先週、ネットでたまたま知った写真展に行ってきた。
現地の写真家たちによる中国少数民族写真展
涼山彝族――千年の歴史を跨がり越えて、知られざる大涼山に生きる太陽の民
(彝族=イ族と読む)
夏にモンゴルにいって以来、中央アジアに対する興味ががぜん湧いてきて、シルクロードの写真集を買ったりネットで関連の情報を眺めたりなどしていた。どちらかというと中央アジアの中のイスラム文化圏のようなものに惹かれ、ウイグルあたりに行ってみたいなあ、などと思っていたのだ。
そのときこの写真展を知り、ページに載っている女性の横顔写真の帽子と衣装の美しさに惹かれ、何の予備知識もないまま写真展に赴いたという次第。
果たしてそこには素晴らしい写真があった。中国と日本の写真家の方々の作品が40点ぐらいであっただろうか、個人的には中国写真家の作品により惹かれた。

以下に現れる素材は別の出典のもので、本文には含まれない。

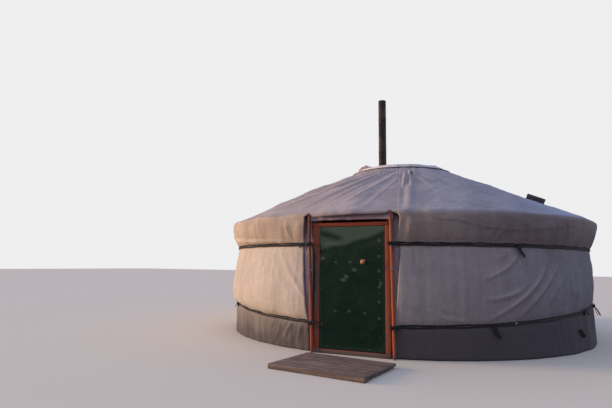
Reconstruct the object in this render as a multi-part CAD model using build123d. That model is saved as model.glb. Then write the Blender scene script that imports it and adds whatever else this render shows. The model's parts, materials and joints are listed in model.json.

何よりも「被写体が持つ力」とでも言えばいいのだろうか、人物にしても風景にしても、もちろんプロの写真家が撮っているからというのもあるのだろうが、とはいえそれだけではない力強さを感じさせられた。
そしてなんといっても民族衣装の美しさ。黒をベースに青と緑を差し入れたクールな色彩、大きな帽子とロングスカート、プリーツをあしらったマント、黄色いパラソルなど、それまで自分の中にあったアジア的民族衣装のイメージとはまったく異なり、どこかヨーロッパ的感覚も感じさせるそのデザインセンスに圧倒され魅了されてしまった。
時間がなく30分程度しか会場にいられなかったのだが、帰宅してから検索してみると写真がけっこう見つかり、それを眺めてはまたため息……。
「彝族」の画像検索結果
写真展で見た衣装とは違い、赤を多く使った衣装が目立つ。彝族は少数民族とはいえ現在約800万人、中国では6番目に大きな民族ということなので、住んでる地域などによっても色彩に違いがあるのかもしれない。
一方で独特の奴隷制度が1950年代まで残るなど、複雑な歴史を持ってもいるようであるが、これをきっかけに少し勉強してみたくなった。
これまで民族衣装に対してそれほど興味を持ったことはなく、そんな自分がここまで強く惹かれたこと自体にやや驚きつつ、まだまだ自分が知らない世界がたくさんあるのだと改めて思い知らされた。
またひとつ、旅をしてみたいところが増えてしまった。